From “On Paper” to “On the Floor” – How to Practically Implement PI Prevention

Trying to lower pressure injury rates in your facility?

Updating facility procedures is step one.

However, it is only step one.

Procedures on-paper may trickle down and change what happens on the floor, but only to a small degree. In order to see real change in pressure injury prevention, explains Prof. Lisette Schoonhoven, President of the European Pressure Ulcer Advisory Panel, you need to have a structured implementation program that includes:

  • Leadership
  • Education
  • Reminders
  • Feedback
  • Measuring Improvement



Change is dependent to a large degree on your lay leadership: the informal leaders of the caretaker staff. These are the people your caretakers look to as role models. These are the people whose words and actions have direct and indirect effects on the behavior of the staff. Get your lay leadership involved from the outset of the pressure injury prevention program and allow them to lead your people in the right direction.



If you want your staff to make a change, they need to understand not only the what, but also the why. What changes are they supposed to make to current practice – and why it is important to make those changes?

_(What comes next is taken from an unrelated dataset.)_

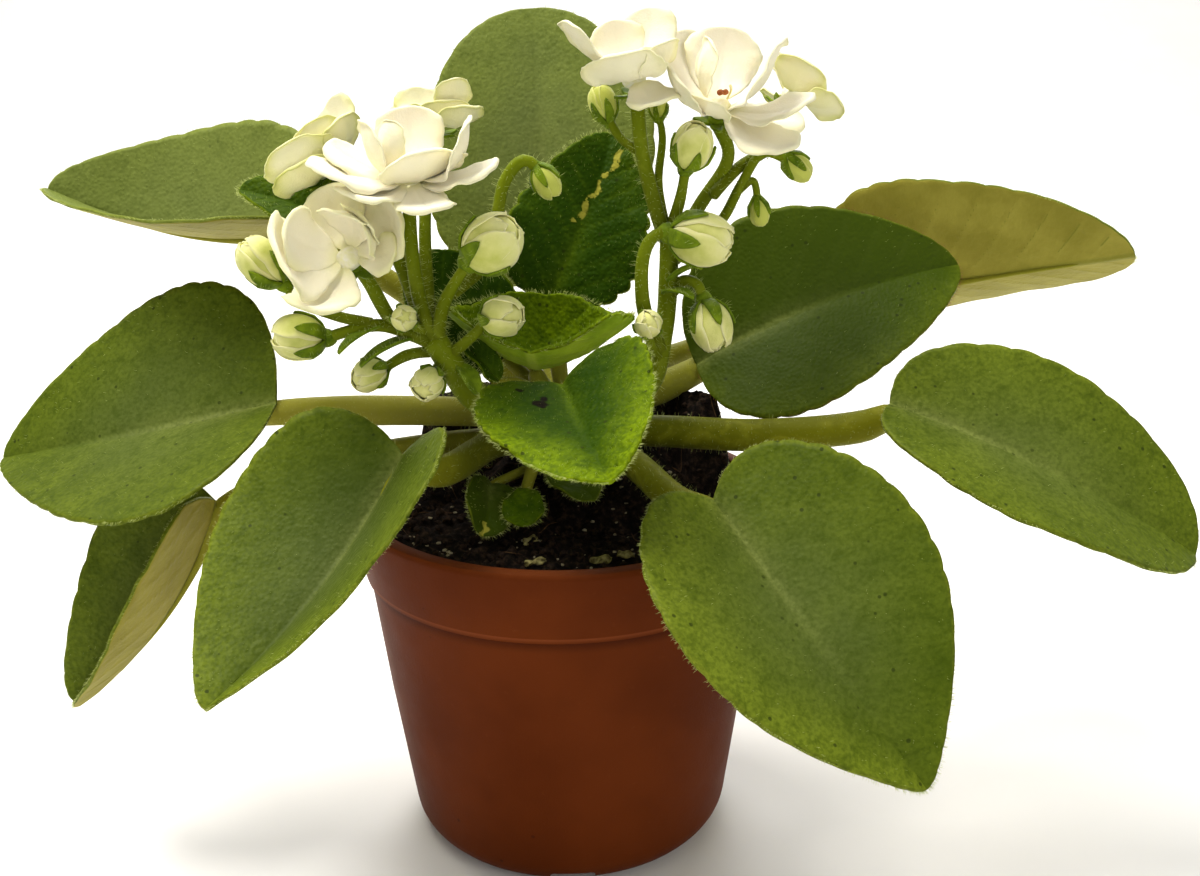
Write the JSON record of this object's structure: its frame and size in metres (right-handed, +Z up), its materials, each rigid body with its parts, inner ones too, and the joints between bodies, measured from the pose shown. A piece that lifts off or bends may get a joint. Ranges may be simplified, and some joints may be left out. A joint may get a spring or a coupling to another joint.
{
  "type": "potted african violet",
  "caption": "Flowering African violet rosette with heart-shaped scalloped leaves, branching flower stalks, semi-double white blooms and buds, in a small moulded nursery pot.",
  "frame": {"origin": "on the axis of the pot, level with the foot that it stands on", "axes": "+Z up along the axis of the pot, -Y the front of the plant, X across its widest spread of leaves"},
  "size_m": [0.2514, 0.1435, 0.1756],
  "materials": {
    "pot": "moulded polypropylene, terracotta brown, satin, faint scuffs",
    "soil": "damp black peat compost with pale specks",
    "leaf": "quilted hairy leaf, dark green above, yellow-green below, pale toothed margin",
    "young_leaf": "young hairy leaf, bright green with a paler margin",
    "stem": "fleshy yellow-green stalk covered in fine white hairs",
    "petal": "soft white petal with a yellow-green flush on its back and edge",
    "bud": "closed pale yellow-green petals",
    "anther": "orange-brown pollen sacs"
  },
  "bodies": {
    "root": {"pot": "pot", "soil": "soil", "crown": "stem", "leaf_rear_left": "leaf", "leaf_rear": "leaf", "leaf_rear_right": "leaf", "leaf_mid_right": "leaf", "leaf_right": "leaf", "leaf_front_right": "leaf", "leaf_front_left": "leaf", "leaf_left": "leaf", "leaf_low_left": "leaf", "leaf_small_left": "young_leaf", "leaf_upright": "young_leaf", "leaf_cup": "young_leaf", "leaf_folded": "young_leaf", "leaf_inner_left": "young_leaf", "leaf_heart": "young_leaf", "shoot_left": "young_leaf", "shoot_middle": "young_leaf", "shoot_right": "young_leaf", "flower_stalk_left": "stem", "flower_stalk_right": "stem", "bloom_left_1": "petal", "bloom_left_2": "petal", "bloom_left_3": "petal", "bloom_left_4": "petal", "bloom_right_1": "petal", "bloom_right_2": "petal", "bloom_right_3": "petal", "anthers_left_1": "anther", "anthers_right_1": "anther", "anthers_right_2": "anther", "bud_left_1": "bud", "bud_left_2": "bud", "bud_left_3": "bud", "bud_left_4": "bud", "bud_left_5": "bud", "bud_left_6": "bud", "bud_left_7": "bud", "bud_right_1": "bud", "bud_right_2": "bud", "bud_right_3": "bud", "bud_right_4": "bud"}
  },
  "joints": []
}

The why is critical for giving staff motivation: intrinsic motivation based on understanding and desire to do the best thing for their patients’ health will carry them much further than extrinsic motivation based on pressure, threats, fear or even increased compensation.



It's all too easy to develop “sign blindness.” Reminders about pressure injury prevention need to be not only visual, but also verbal. You have to be careful with verbal reminders, however.  Signs that read “please wash your hands” or “reposition every two hours” rarely offend people. People saying the exact same thing, however, especially in front of colleagues, often does offend others.

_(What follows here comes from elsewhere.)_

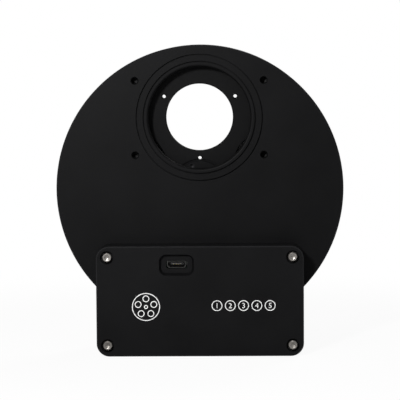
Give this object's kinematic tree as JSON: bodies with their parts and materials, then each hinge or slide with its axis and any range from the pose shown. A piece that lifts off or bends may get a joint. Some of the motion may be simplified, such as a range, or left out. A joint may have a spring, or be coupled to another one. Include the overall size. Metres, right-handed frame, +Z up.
{
  "type": "optical filter wheel",
  "caption": "Motorised optical filter wheel: round black drum with threaded ports on both faces, a geared carousel of filter seats inside and an electronics box with a USB socket at its foot.",
  "frame": {"origin": "on the optical axis, in the front mounting face of the drum", "axes": "+Y along the optical axis to the back, +Z up, +X to the right as the front is looked at; the flat foot of the box faces -Z"},
  "size_m": [0.116, 0.0325, 0.1243],
  "materials": {
    "black_anodised": "fine bead-blasted black anodised aluminium, satin",
    "carousel_anodised": "matt black anodised aluminium with turned seats",
    "port_anodised": "turned black anodised aluminium, satin",
    "stainless_screws": "turned stainless steel",
    "black_oxide_steel": "black oxide steel, semi-gloss",
    "bearing_steel": "ground bearing steel",
    "pinion_brass": "machined brass",
    "plated_steel": "zinc-plated pressed steel",
    "nickel_shell": "nickel-plated pressed sheet",
    "gold_contacts": "gold-plated contacts",
    "board_green": "solder-masked glass-fibre board",
    "black_plastic": "moulded black plastic",
    "white_plastic": "moulded off-white nylon",
    "blue_plastic": "moulded blue plastic",
    "capacitor_can": "bare drawn aluminium can",
    "wire_sleeve": "soft PVC wire insulation",
    "magnet_nickel": "nickel-plated magnet"
  },
  "bodies": {
    "housing": {"housing": "black_anodised", "rear_cover": "black_anodised", "electronics_lid": "black_anodised", "front_port_ring": "port_anodised", "front_thread_insert": "port_anodised", "rear_port_ring": "port_anodised", "rear_thread_insert": "port_anodised", "lid_screws": "stainless_screws", "cover_screws": "stainless_screws", "axle": "bearing_steel", "axle_washer": "stainless_screws", "axle_screw": "stainless_screws", "bearing_inner_race": "bearing_steel", "motor_bushing": "pinion_brass", "motor_mounting_plate": "plated_steel", "motor_can": "plated_steel", "motor_terminal_cover": "blue_plastic", "motor_screws": "stainless_screws", "motor_cable": "wire_sleeve", "motor_header": "white_plastic", "controller_board": "board_green", "board_standoffs": "pinion_brass", "board_screws": "stainless_screws", "board_chips": "black_plastic", "board_capacitors": "capacitor_can", "usb_shell": "nickel_shell", "usb_insulator": "black_plastic", "usb_contacts": "gold_contacts", "hall_sensor": "black_plastic", "hall_leads": "plated_steel"},
    "carousel": {"carousel": "carousel_anodised", "hub_cap": "carousel_anodised", "hub_cap_screws": "black_oxide_steel", "bearing_outer_race": "bearing_steel", "index_magnets": "magnet_nickel"},
    "ball_set": {"bearing_balls": "bearing_steel", "bearing_cage": "pinion_brass"},
    "pinion": {"pinion": "pinion_brass", "pinion_set_screw": "black_oxide_steel", "motor_shaft": "bearing_steel"}
  },
  "joints": [
    {"name": "carousel_spin", "type": "hinge", "parent": "housing", "child": "carousel", "pos_m": [0, 0.01, -0.0287], "axis": [0, 1, 0], "continuous": true},
    {"name": "ball_set_spin", "type": "hinge", "parent": "housing", "child": "ball_set", "pos_m": [0, 0.01, -0.0287], "axis": [0, 1, 0], "continuous": true},
    {"name": "pinion_spin", "type": "hinge", "parent": "housing", "child": "pinion", "pos_m": [0.02, 0.01, -0.08272], "axis": [0, 1, 0], "continuous": true}
  ],
  "couplings": [
    {"joint": "pinion_spin", "follows": "carousel_spin", "ratio": -7},
    {"joint": "ball_set_spin", "follows": "carousel_spin", "ratio": 0.6}
  ]
}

In order to avoid resentment, all members of the team should be involved in the decision of how reminders are to be presented.  Some may be comfortable giving or receiving gentle, verbal reminders in public, while others may need to stick to more obscure signals in order to avoid the potential of public embarrassment.

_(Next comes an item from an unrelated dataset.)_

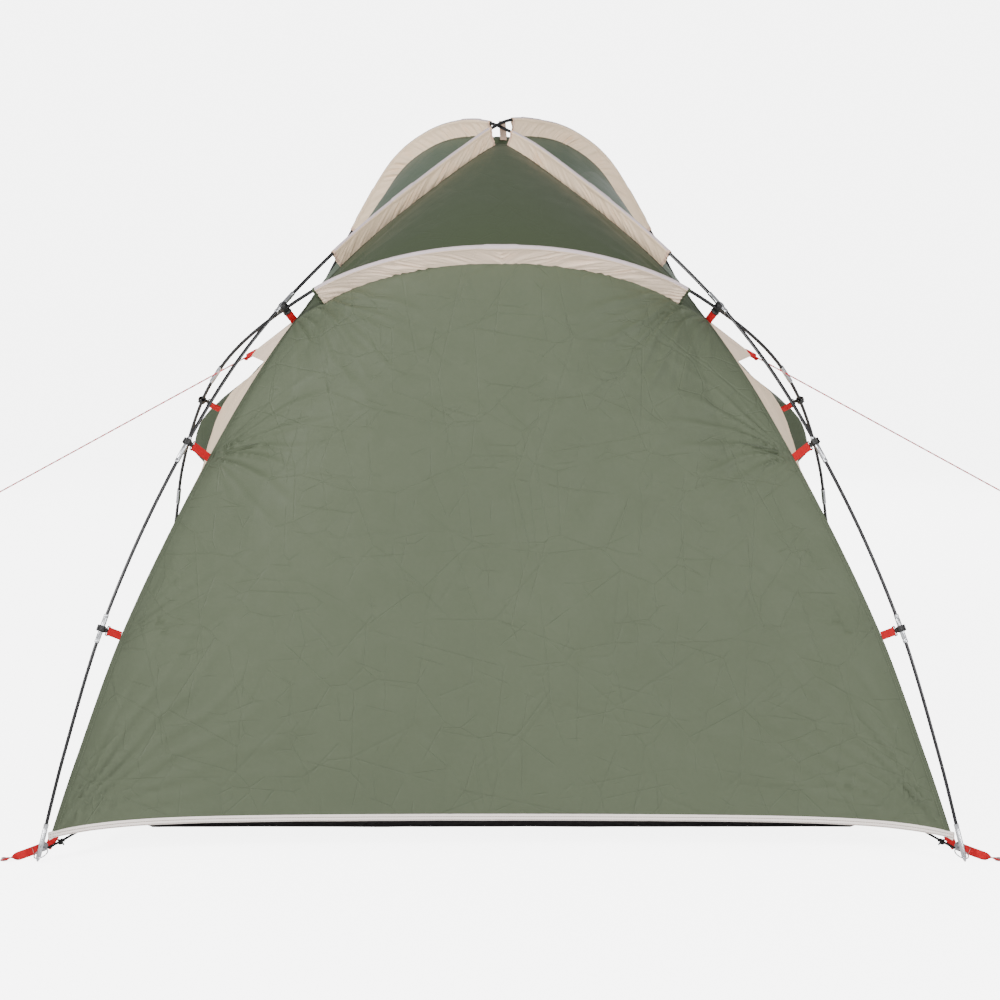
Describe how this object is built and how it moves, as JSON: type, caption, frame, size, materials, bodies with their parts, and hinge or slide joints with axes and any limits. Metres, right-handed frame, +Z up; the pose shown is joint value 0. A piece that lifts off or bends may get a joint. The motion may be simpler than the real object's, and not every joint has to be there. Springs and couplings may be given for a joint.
{
  "type": "dome tent on poles",
  "caption": "Dome tent: olive canopy clipped and sleeved under two crossed poles and a leaning hoop pole, with awning door, side vent hoods, corner straps and guylines.",
  "frame": {"origin": "on the ground, straight below the crossing of the two long poles", "axes": "+X to the right seen from the rear, +Y from the rear wall to the door, +Z up"},
  "size_m": [3.1304, 2.1892, 1.9411],
  "materials": {
    "pole_black": "gloss pultruded fibreglass",
    "steel": "plated steel, satin",
    "disc_grey": "satin",
    "webbing_red": "woven webbing",
    "plastic_black": "matte moulded",
    "elastic_black": "braided",
    "fabric_cream": "coated polyester, slight sheen",
    "fabric_olive": "coated polyester, slight sheen",
    "fabric_dark_olive": "coated polyester, slight sheen",
    "mesh_black": "insect mesh",
    "zip_black": "zip tape and coil",
    "floor_grey": "woven polyethylene",
    "guyline_red": "braided, red with white flecks"
  },
  "bodies": {
    "tent": {"x_pole_left_rods": "pole_black", "x_pole_right_rods": "pole_black", "hoop_pole_rods": "pole_black", "x_pole_left_ferrules": "steel", "x_pole_right_ferrules": "steel", "hoop_pole_ferrules": "steel", "pole_foot_tubes": "steel", "corner_rings": "steel", "corner_discs": "disc_grey", "corner_straps": "webbing_red", "peg_straps": "webbing_red", "peg_eyelets": "steel", "corner_elastics": "elastic_black", "elastic_toggles": "plastic_black", "leg_clips": "plastic_black", "crossing_clips": "plastic_black", "clip_webbings": "webbing_red", "crossing_webbings": "webbing_red", "peak_loop": "fabric_cream", "peak_patch": "fabric_dark_olive", "rear_sleeve_left": "fabric_cream", "rear_sleeve_right": "fabric_cream", "front_sleeve_left": "fabric_cream", "front_sleeve_right": "fabric_cream", "hoop_sleeve": "fabric_cream", "rear_panel": "fabric_olive", "rear_roof": "fabric_olive", "front_roof": "fabric_olive", "side_panel_left": "fabric_olive", "side_panel_right": "fabric_olive", "side_gusset_left": "fabric_cream", "side_gusset_right": "fabric_cream", "side_lower_left": "fabric_olive", "side_lower_right": "fabric_olive", "front_wall_left": "fabric_olive", "front_wall_right": "fabric_olive", "groundsheet": "floor_grey", "rear_hem": "fabric_cream", "side_hem_left": "fabric_cream", "side_hem_right": "fabric_cream", "front_hem_left": "fabric_cream", "front_hem_right": "fabric_cream", "door_zip_left": "zip_black", "door_zip_right": "zip_black", "vent_mesh_left": "mesh_black", "vent_mesh_right": "mesh_black", "guy_patch_left": "fabric_cream", "guy_patch_right": "fabric_cream", "guy_loop_left": "webbing_red", "guy_loop_right": "webbing_red", "guyline_left": "guyline_red", "guyline_right": "guyline_red"},
    "door": {"door": "fabric_olive", "door_hem": "fabric_cream"},
    "slider_left": {"zip_slider_left": "steel"},
    "slider_right": {"zip_slider_right": "steel"},
    "hood_left": {"vent_hood_left": "fabric_dark_olive"},
    "hood_right": {"vent_hood_right": "fabric_dark_olive"},
    "runner_left": {"guy_runner_left": "plastic_black"},
    "runner_right": {"guy_runner_right": "plastic_black"}
  },
  "joints": [
    {"name": "door_swing", "type": "hinge", "parent": "tent", "child": "door", "pos_m": [0, 0.577, 1.18965], "axis": [1, 0, 0], "range_deg": [0, 95]},
    {"name": "slider_left_run", "type": "slide", "parent": "tent", "child": "slider_left", "axis": [0.204, -0.3348, 0.9199], "range_m": [0, 1.15]},
    {"name": "slider_right_run", "type": "slide", "parent": "tent", "child": "slider_right", "axis": [-0.204, -0.3348, 0.9199], "range_m": [0, 1.15]},
    {"name": "hood_left_tuck", "type": "hinge", "parent": "tent", "child": "hood_left", "pos_m": [-0.76195, 0.03565, 1.1292], "axis": [-0.3058, -0.9084, -0.2852], "range_deg": [-6, 0]},
    {"name": "hood_right_tuck", "type": "hinge", "parent": "tent", "child": "hood_right", "pos_m": [0.76195, 0.03565, 1.1292], "axis": [-0.3058, 0.9084, 0.2852], "range_deg": [-6, 0]},
    {"name": "runner_left_run", "type": "slide", "parent": "tent", "child": "runner_left", "axis": [0.8789, 0, 0.4769], "range_m": [0, 0.03]},
    {"name": "runner_right_run", "type": "slide", "parent": "tent", "child": "runner_right", "axis": [-0.8789, 0, 0.4769], "range_m": [0, 0.03]}
  ]
}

Feedback and Measuring Improvement

A drop in your facility’s PI occurrences is obviously the most powerful, motivational feedback your staff can get.

In order to make sure your staff gets accurate feedback, spend the time at the outset to get a baseline. Then set up a consistent, ongoing system of monitoring and measurement.

The feedback system should also include an informal team review as a tool to handle and study any new pressure injury occurrences. This review team should be made up of the hands-on staff and lay leadership, and promote an open, supportive environment where all members of staff can learn from mistakes without guilt or fear.

With motivation-based education, empowering lay leadership, employing reminders and feedback, and a accurate system of measuring improvement, change can make it from paper… to reality.